In this sense, Amazon’s terms and guidelines for deleting users’ wish lists seem to have less to do with overt discrimination, and more to do with a lack of a clear distinction between which adult products are appropriate for public view, and which ones aren’t. But it’s still unclear how being connected to an adult website in itself constitutes evidence of “bartering,” or why Amazon has this anti-bartering policy in the first place.

Not everyone in the adult industry thinks that Amazon’s behavior is discriminatory against sex workers. Cam model Blaze Fyre, who also wrote a Tumblr post about Amazon deleting cam performers’ wish lists, said in an e-mail to the Daily Dot that the idea that Amazon is biased against sex workers is “a ridiculous thing to assume.”

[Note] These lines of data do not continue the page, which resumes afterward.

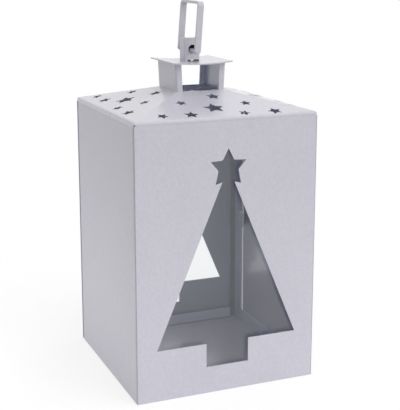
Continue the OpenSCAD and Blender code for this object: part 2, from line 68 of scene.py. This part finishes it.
# Powder coat: strength of its bumps, and depth of the grain as a share of the skin's
WAVE_BUMP = 1.0
SKIN_BUMP = 0.5
GRAIN_BUMP = 0.6
GRAIN_TO_SKIN = 0.5
# Powder coat: how much clouds and grain change the roughness, and specks the colour
CLOUD_ROUGHNESS = 0.10
GRAIN_ROUGHNESS = 0.08
SPECK_DARK = 0.024
# Powder coat: share of the full gloss on the flat upright sheets
SHEET_GLOSS = 0.3

# Painted shade: strength on the roof's rim, how much more on its stars, and inside the
# bracket
RIM_SHADE = 0.15
STAR_SHADE = 1.25
INSIDE_SHADE = 2.0
# Painted shade: most that it may darken the coat
DARKEST_PAINTED_SHADE = 0.9

# Glass: power with which it mirrors more at a slant
SLANT_POWER = 5.0

# Zinc steel: how far dull patches and scratches cover it, and their shade of its colour
PATCH_COVER = 0.6
PATCH_SHADE = 0.82
SCRATCH_COVER = 0.3
SCRATCH_SHADE = 0.9
# Zinc steel: how much patches and lines change the roughness, and strength of the lines
PATCH_ROUGHNESS = 0.12
LINE_ROUGHNESS = 0.12
LINE_BUMP = 0.4

# Magnet: size of grains and pits in line widths, and how far the pits cover it
GRAIN_LINES = 2.0
PIT_LINES = 5.0
PIT_COVER = 0.6
DARK_GRAIN = (0.10, 0.10, 0.11)
LIGHT_GRAIN = (0.16, 0.16, 0.17)
PIT_COLOUR = (0.05, 0.05, 0.055)
# Magnet: share of metal, roughness and how much the grains change it
MAGNET_METAL = 0.4
MAGNET_ROUGHNESS = 0.5
MAGNET_SPREAD = 0.2
# Magnet: strength of its grains, and their depth in that of the steel's lines
MAGNET_BUMP = 0.5
MAGNET_TO_LINE = 2.0

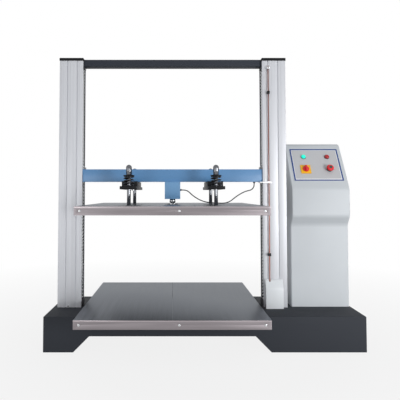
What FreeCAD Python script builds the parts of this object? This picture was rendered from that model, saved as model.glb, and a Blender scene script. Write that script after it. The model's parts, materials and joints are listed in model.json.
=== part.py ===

“Amazon payments, cloud, and private servers are all adult friendly…It has nothing to do with discrimination against sex workers,” Fyre adds. “If you are facilitating large amounts of traffic from an adult website they are probably going to look into it.”

Even Fyre acknowledges that being a sex worker on the Internet, particularly on an enormous site like Amazon, often forces you to be more conscious of your online behavior than mainstream users are.

“I think that sometimes we forget we are not the norm,” says Fyre. “As much, as I would like to be, we aren’t. We have to respect the services we use. I can see why a business would be nervous about [adult] wish lists like this. Amazon is only trying to protect itself and its users from fraud, spam, and any other illegal activity.”

Tate, however, disagrees. “So many people have wish lists up. There’s no reason other than discrimination [for] why I was targeted,” she says. “Amazon is happy to have me buy goods from them, but other people can’t buy goods for me, just because I’m an adult star. They’re picking and choosing who they want to use their services.”